Rustybucket has never read the regs....


----------



## huntfish (Nov 12, 2015)

EastmanFireFighter said:


> Rustybucket has never read the regs....



Well as he states above, he's been hunting since he was 2 *hours* old, so I don't think he could.....


----------



## EastmanFireFighter (Nov 12, 2015)




----------



## elfiii (Nov 12, 2015)

huntfish said:


> Well as he states above, he's been hunting since he was 2 *hours* old, so I don't think he could.....



So he's what, 4 hours old now?


----------



## Offroadtek (Nov 12, 2015)

The only downside to this is if you take the deer to a processor that wants to see the license.


----------



## westcobbdog (Nov 12, 2015)

no license needed, must wear orange.


----------



## dawg2 (Nov 12, 2015)

Offroadtek said:


> The only downside to this is if you take the deer to a processor that wants to see the license.



You don't have to show any processor your license.  They can ask to see a harvest record.  I didn't get a license duirng years where I only hunted my property.  I just printed a harvest record.


----------



## southernman13 (Nov 12, 2015)

Only for residents. So what do u save 22.00. I believe I'd pay that just in case I wanted to hunt other land sometime. Im sure the money helps the big picture as well just sayin


----------



## Milkman (Nov 12, 2015)

saintsfan said:


> I have read over and over, law states no hunting lic. Required to hunt on your land. Can someone confirm please, and if I were to be pulled over with a deer  w/out a tag how do I prove  it was killed on my property?

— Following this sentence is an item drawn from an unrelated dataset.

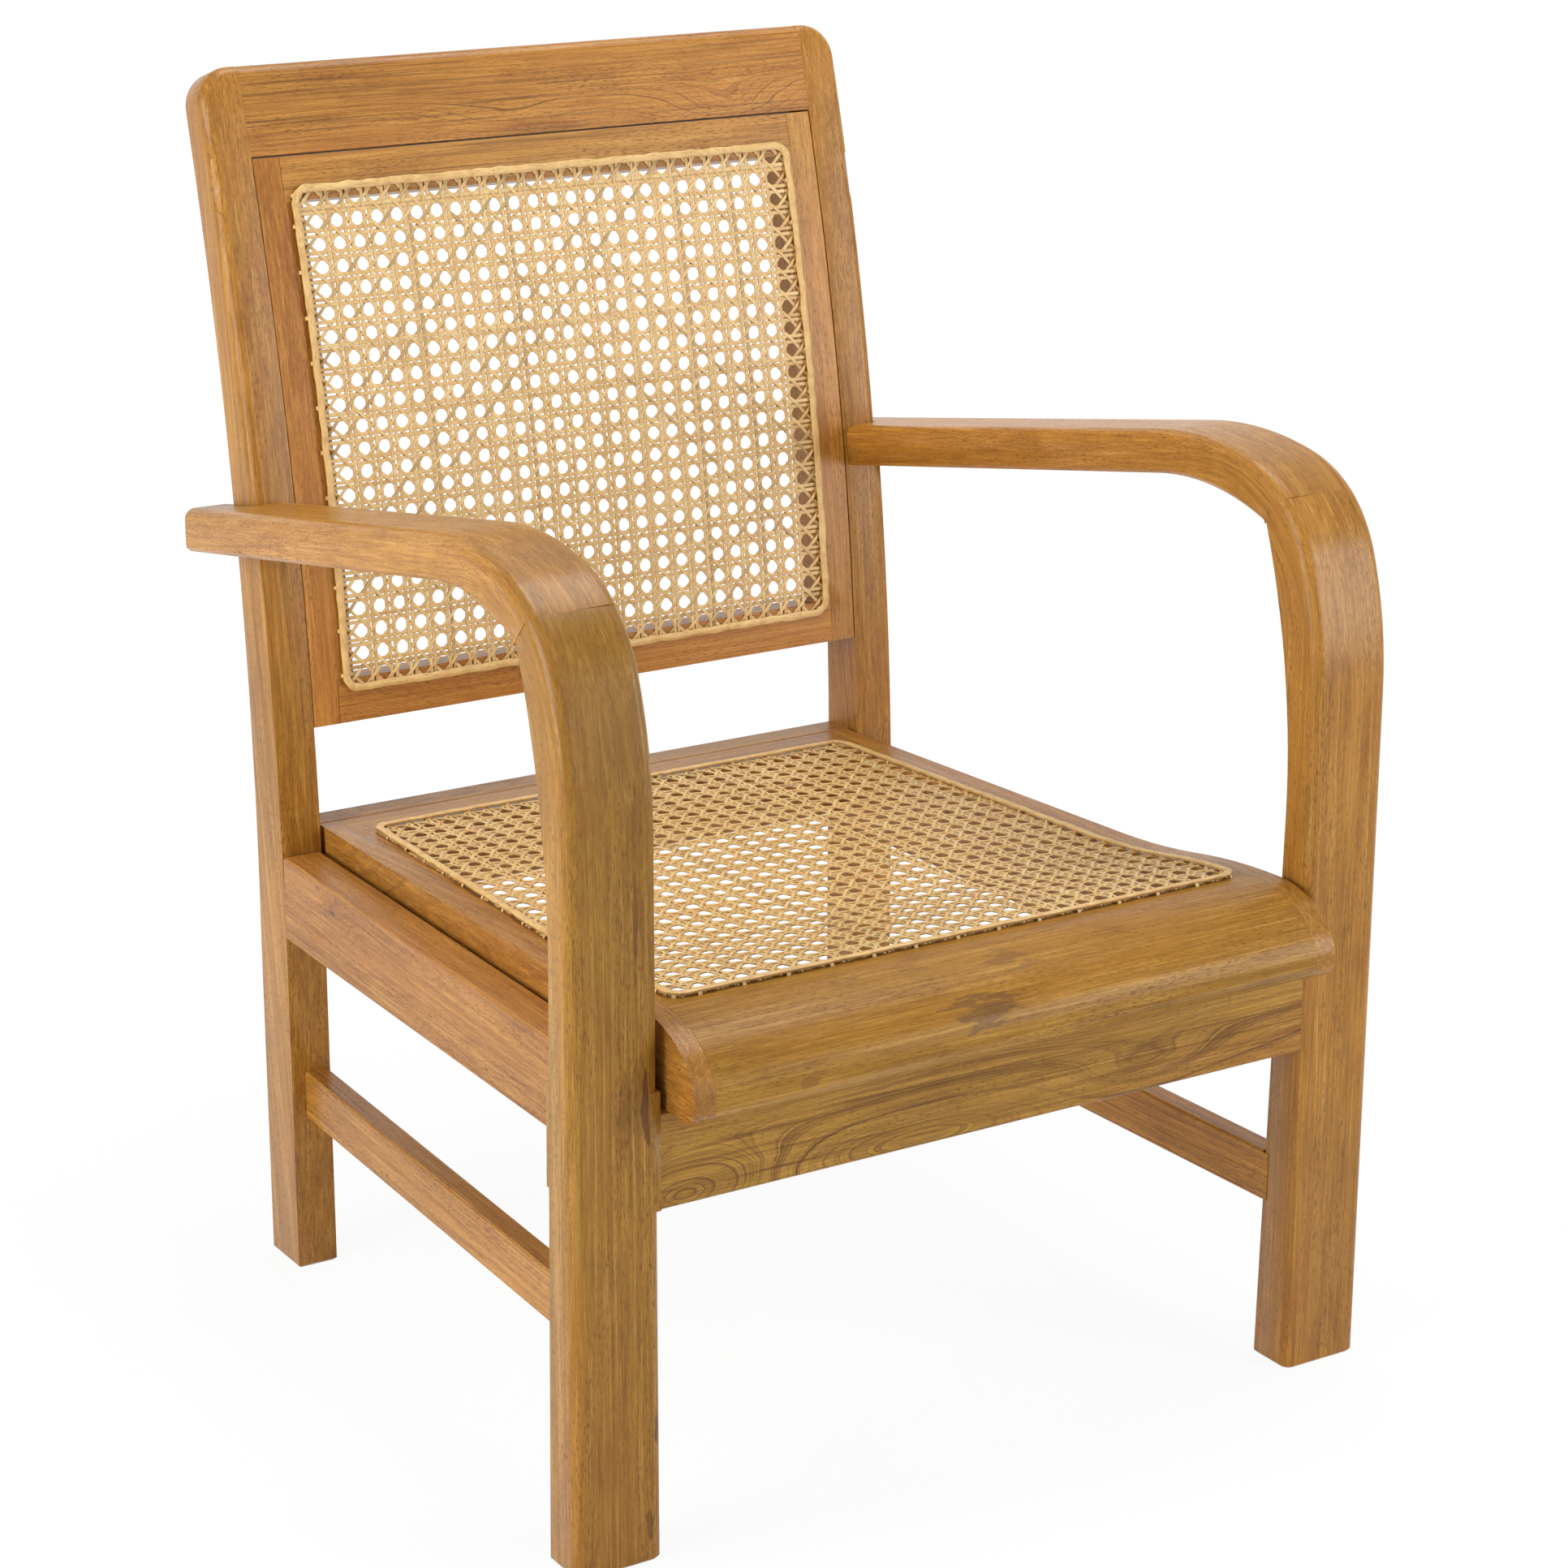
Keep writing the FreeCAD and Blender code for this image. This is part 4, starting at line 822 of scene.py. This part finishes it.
def straight_strands(bed, axis):
    """Pairs of strands along one axis, each over and under those that it crosses."""
    other = 1 - axis
    half_width = bed.half_width(bed.low)
    if axis == 1:
        pairs = bed.lattice(0, EDGE_ROOM - half_width, half_width - EDGE_ROOM)
        crossings = bed.lattice(1, bed.low, bed.high)
    else:
        pairs = bed.lattice(1, bed.low + EDGE_ROOM, bed.high - EDGE_ROOM)
        crossings = bed.lattice(0, -half_width, half_width)
    half = bed.pitch[axis] / 2
    found = []
    for pair in pairs:
        for twin in (0, 1):
            fixed = bed.first[other] + pair * bed.pitch[other] + (2 * twin - 1) * PAIR_SPREAD
            rows = []
            for crossing in crossings:
                centre = bed.first[axis] + crossing * bed.pitch[axis]
                turn = 1 if (pair * 2 + twin + crossing * 2) % 2 else -1
                turn = turn if axis == 1 else -turn
                for shift, lift in (
                        (-half, 0), (-CROSSING_HALF, 0), (-PAIR_SPREAD, turn),
                        (PAIR_SPREAD, -turn), (CROSSING_HALF, 0)):
                    spot = centre + shift
                    row = (fixed, spot) if axis == 1 else (spot, fixed)
                    rows.append(row + (WEAVE_LIFT + lift * CROSSING_LIFT,))
            found.append(bed.clipped(rows))
    return found


def diagonal_strands(bed, lean):
    """Single strands on the slant, over one kind of pair and under the other."""
    half_width = bed.half_width(bed.low)
    columns = bed.lattice(0, -half_width, half_width)
    reach = len(columns) + len(bed.lattice(1, bed.low, bed.high))
    found = []
    for number in range(-reach, reach):
        rows = []
        for quarter in range(columns[0] * 4 - 4, columns[-1] * 4 + 5):
            s_unit = quarter / 4
            t_unit = lean * s_unit + number + 0.5
            s = bed.first[0] + s_unit * bed.pitch[0]
            t = bed.first[1] + t_unit * bed.pitch[1]
            lift = lean * math.cos(2 * math.pi * s_unit) * DIAGONAL_LIFT
            rows.append((s, t, WEAVE_LIFT + lift))
        found.append(bed.clipped(rows))
    return found


def woven(bed, ending, strands, width, material, seed=""):
    """One piece of strands, with a tone and a slight wander for each."""
    draw = random.Random(bed.name + seed)
    mesh, layer = new_cane()
    for rows in strands:
        if len(rows) < FEWEST_STATIONS:
            continue
        tone = draw.random()
        drift = draw.uniform(-STRAND_DRIFT, STRAND_DRIFT)
        slack = draw.uniform(-STRAND_SLACK, STRAND_SLACK)
        wide = width * draw.uniform(*STRAND_WIDTHS)
        moved = [(s + drift, t + drift, lift + slack) for s, t, lift in rows]
        lay_strand(mesh, bed, layer, moved, wide, tone)
    bmesh.ops.solidify(mesh, geom=mesh.faces[:], thickness=STRAND_THICKNESS)
    return finished(mesh, bed.name + ending, material, bed.body, CANE_SHARP_ANGLE)


def ring_path(bed):
    """Places round the ring of holes, drawn in a little, with round corners."""
    corner = BINDER_CORNER - BINDER_INSET
    low, high = bed.low + BINDER_INSET, bed.high - BINDER_INSET
    places = []
    for turn, (sign_s, sign_t) in enumerate(((1, -1), (1, 1), (-1, 1), (-1, -1))):
        t_middle = low + corner if sign_t < 0 else high - corner
        s_middle = sign_s * (bed.half_width(t_middle) - BINDER_INSET - corner)
        for part in range(CORNER_PARTS + 1):
            angle = math.radians(-90 + turn * 90 + part * 90 / CORNER_PARTS)
            spot = (s_middle + corner * math.cos(angle), t_middle + corner * math.sin(angle))
            places.append(spot)
    path = []
    for (s0, t0), (s1, t1) in zip(places, places[1:] + places[:1]):
        parts = max(1, round(math.hypot(s1 - s0, t1 - t0) / PATH_STEP))
        path += [(s0 + (s1 - s0) * k / parts, t0 + (t1 - t0) * k / parts) for k in range(parts)]
    return path


def heading_and_aside(path, index):
    """The way that a closed path runs at one of its places, and the way across it."""
    heading = (Vector(path[(index + 1) % len(path)]) - Vector(path[index - 1])).normalized()
    return heading, Vector((heading.y, -heading.x))


def binder(bed, path, draw, material):
    """The flat strip over the ring of holes."""
    mesh, layer = new_cane()
    count = len(path)
    grid = bmesh.ops.create_grid(mesh, x_segments=count, y_segments=4, size=0.5)
    wander = [draw.uniform(-BINDER_WANDER, BINDER_WANDER) for _ in path]
    swell = [draw.uniform(*BINDER_WIDTHS) for _ in path]
    for vert in grid["verts"]:
        index = round((vert.co.x + 0.5) * count) % count
        k = round((vert.co.y + 0.5) * 4) / 4 - 0.5
        s, t = path[index]
        aside = heading_and_aside(path, index)[1]
        aside = aside * (k * BINDER_WIDTH * swell[index] + wander[index])
        lift = BINDER_LIFT + BINDER_RISE * (1 - (2 * k) ** 2)
        tone = 0.7 + 0.15 * math.sin(index * 0.37)
        vert.co = bed.place(s + aside.x, t + aside.y, lift)
        vert[layer] = Vector((index * PATH_STEP, k * STRAND_WIDTH * 0.85, tone))
    bmesh.ops.remove_doubles(mesh, verts=mesh.verts, dist=BINDER_MERGE)
    bmesh.ops.solidify(mesh, geom=mesh.faces[:], thickness=BINDER_THICKNESS)
    return finished(mesh, bed.name + "_binder", material, bed.body, CANE_SHARP_ANGLE)


def ties(bed, path, draw, material):
    """The short loops that hold the binder down."""
    mesh, layer = new_cane()
    for index in range(TIE_STEPS // 2, len(path), TIE_STEPS):
        s, t = path[index]
        heading, aside = heading_and_aside(path, index)
        grid = bmesh.ops.create_grid(mesh, x_segments=8, y_segments=2, size=0.5)
        tone = 0.55 + draw.random() * 0.33
        slant = draw.uniform(-TIE_SLANT, TIE_SLANT)
        for vert in grid["verts"]:
            around = vert.co.x * 2
            k = vert.co.y
            reach = around * TIE_REACH
            lift = TIE_LIFT - TIE_DROP * abs(around) ** 3.5
            along = heading * (k * TIE_WIDTH + slant * reach)
            vert.co = bed.place(
                s + aside.x * reach + along.x, t + aside.y * reach + along.y, lift)
            vert[layer] = Vector((around * 0.005, k * TIE_WIDTH, tone))
    bmesh.ops.solidify(mesh, geom=mesh.faces[:], thickness=TIE_THICKNESS)
    finished(mesh, bed.name + "_ties", material, bed.body, CANE_SHARP_ANGLE)


def back_bed():
    """The face of the leaning back panel, in arc length from the bend."""
    low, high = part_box("back_cane")
    axis_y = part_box("rear_post_left")[0].y + BACK_RADIUS
    half = high.x - BINDER_INSET

    def point(s, t):
        angle = t / BACK_RADIUS
        y = axis_y - BACK_RADIUS * math.cos(angle)
        return Vector((s, y, BACK_BEND_HEIGHT + BACK_RADIUS * math.sin(angle)))

    def arc_length(height):
        return BACK_RADIUS * math.asin((height - BACK_BEND_HEIGHT) / BACK_RADIUS)

    return Bed(
        "back_cane", "frame", point, lambda t: half, arc_length(low.z) + BINDER_INSET,
        arc_length(high.z) - BINDER_INSET, BACK_PITCH, BACK_FIRST)


def seat_bed():
    """The seat's top, level behind and swelling to the front roll, as measured on the CAD cane."""
    low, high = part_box("seat_cane")
    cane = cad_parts["seat_cane"].data
    corners = [vertex.co for vertex in cane.vertices]
    sheet = BVHTree.FromPolygons(corners, [face.vertices[:] for face in cane.polygons])
    cane_thickness = 0.0015
    # Solid cane lies along the sheet's ends and its left edge, outside the openings
    solid_end = 0.013
    solid_edge = 0.004
    end_gap = 0.0002
    count = 90

    def half_width(y):
        share = (y - low.y) / (high.y - low.y)
        return SEAT_FRONT_HALF + (SEAT_REAR_HALF - SEAT_FRONT_HALF) * share - BINDER_INSET

    def measured(y):
        near_end = min(y - low.y, high.y - y) < solid_end
        above = Vector((0.0 if near_end else solid_edge - half_width(y), y, 1.0))
        return sheet.ray_cast(above, Vector((0, 0, -1)))[0].z - cane_thickness

    step = (high.y - low.y - 2 * end_gap) / count
    heights = [measured(low.y + end_gap + step * k) for k in range(count + 1)]

    def point(s, t):
        place = min(max((t - low.y - end_gap) / step, 0.0), count - 0.001)
        k = int(place)
        return Vector((s, t, heights[k] + (heights[k + 1] - heights[k]) * (place - k)))

    return Bed(
        "seat_cane", "seat", point, half_width, low.y + BINDER_INSET, high.y - BINDER_INSET,
        SEAT_PITCH, SEAT_FIRST)


def cane_pieces():
    """The weave of back and seat, each with its binder and ties."""
    material = cane_finish("natural_cane")
    for bed in (back_bed(), seat_bed()):
        name = bed.name
        uprights = woven(bed, "_uprights", straight_strands(bed, 1), STRAND_WIDTH, material)
        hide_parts(name)
        woven(bed, "_crosses", straight_strands(bed, 0), STRAND_WIDTH, material, "x")
        woven(bed, "_rising", diagonal_strands(bed, 1), DIAGONAL_WIDTH, material, "r")
        woven(bed, "_falling", diagonal_strands(bed, -1), DIAGONAL_WIDTH, material, "f")
        path = ring_path(bed)
        draw = random.Random(name)
        strip = binder(bed, path, draw, material)
        ties(bed, path, draw, material)
        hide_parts(name + "_binder")


# Studio


def camera():
    """The photograph's camera."""
    forward = CAMERA_FORWARD.normalized()
    right = forward.cross(Vector((0, 0, 1))).normalized()
    up = right.cross(forward)
    turned_right = right * math.cos(CAMERA_ROLL) + up * math.sin(CAMERA_ROLL)
    turned_up = up * math.cos(CAMERA_ROLL) - right * math.sin(CAMERA_ROLL)
    lens = bpy.data.cameras.new("camera")
    lens.sensor_width = CAMERA_SENSOR
    lens.lens = CAMERA_LENS
    lens.clip_end = CAMERA_CLIP
    holder = bpy.data.objects.new("camera", lens)
    turn = Matrix((turned_right, turned_up, -forward)).transposed().to_4x4()
    holder.matrix_world = Matrix.Translation(CAMERA_PLACE) @ turn
    bpy.context.scene.collection.objects.link(holder)
    bpy.context.scene.camera = holder


def soft_lamp(name, place, size, power):
    """A rectangular lamp that looks at the chair's middle."""
    lamp = bpy.data.lights.new(name, "AREA")
    lamp.shape = "RECTANGLE"
    lamp.size, lamp.size_y = size
    lamp.energy = power
    holder = bpy.data.objects.new(name, lamp)
    aim = (LAMP_TARGET - Vector(place)).to_track_quat("-Z", "Y")
    holder.matrix_world = Matrix.Translation(Vector(place)) @ aim.to_matrix().to_4x4()
    bpy.context.scene.collection.objects.link(holder)


def floor():
    """A pale floor that keeps the chair's shadow and turns to plain white further out."""
    mesh = bmesh.new()
    bmesh.ops.create_grid(mesh, x_segments=1, y_segments=1, size=FLOOR_HALF)
    data = bpy.data.meshes.new("floor")
    mesh.to_mesh(data)
    mesh.free()
    ground = bpy.data.objects.new("floor", data)
    bpy.context.scene.collection.objects.link(ground)
    finish = Finish("floor_white")
    data.materials.append(finish.surface(Base_Color=FLOOR_TONE, Roughness=0.9))
    away = finish.length(finish.node("ShaderNodeTexCoord", output="Object"))
    bare = finish.ramp(away * 0.4, (0.16, 0.9), (0.5, 1.0))
    glow = {"Color": WHITE, "Strength": WHITE_STRENGTH}
    white = finish.node("ShaderNodeEmission", inputs=glow)
    layers = {0: finish.seen() * bare, 1: finish.lit, 2: white}
    finish.show(finish.node("ShaderNodeMixShader", inputs=layers), finish.outlet)


def studio():
    """Three soft lamps in a pale room that shows as plain white."""
    world = bpy.data.worlds.new("studio")
    world.use_nodes = True
    room = Nodes(world.node_tree)
    lit = {"Color": ROOM_TONE, "Strength": ROOM_STRENGTH}
    shown = {"Color": WHITE, "Strength": WHITE_STRENGTH}
    soft, white = (room.node("ShaderNodeBackground", inputs=values) for values in (lit, shown))
    whole = room.node("ShaderNodeMixShader", inputs={0: room.seen(), 1: soft, 2: white})
    room.show(whole, room.tree.nodes.new("ShaderNodeOutputWorld"))
    bpy.context.scene.world = world
    for name, place, size, power in LAMPS:
        soft_lamp(name, place, size, power)
    bpy.context.scene.view_settings.view_transform = "Standard"


camera()
wooden_pieces()
raw_wood()
cane_pieces()
floor()
studio()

You cant prove where you killed any deer if he is in  a vehicle traveling down the road.  IMO, Nobody is going to hassle you about where a deer was killed.  We haven't used deer tags in GA in a coons age. Just print a harvest record and use it if you are going to haul the deer somewhere.

Huntum, shootum, eatum


----------



## cobbcreekhunter (Nov 12, 2015)

You also have to live on the property--homestead


----------



## elfiii (Nov 12, 2015)

cobbcreekhunter said:


> You also have to live on the property--homestead



Negative.



> § 27-2-1.  Hunting, trapping, or fishing without license or permit generally; nonresidents
> 
> 
> (a) It shall be unlawful for any person to hunt, fish, trap, or possess any wildlife or feral hog without first procuring all of the licenses, stamps, or permits required or authorized under this title.
> ...


----------



## jigman29 (Nov 12, 2015)

Must be a resident to hunt your land without a license. It was worded before that you had to own 50 acres to hunt without a license if you were a non resident. Not sure what the rule for non residents are now.


----------



## elfiii (Nov 12, 2015)

jigman29 said:


> Must be a resident to hunt your land without a license. It was worded before that you had to own 50 acres to hunt without a license if you were a non resident. Not sure what the rule for non residents are now.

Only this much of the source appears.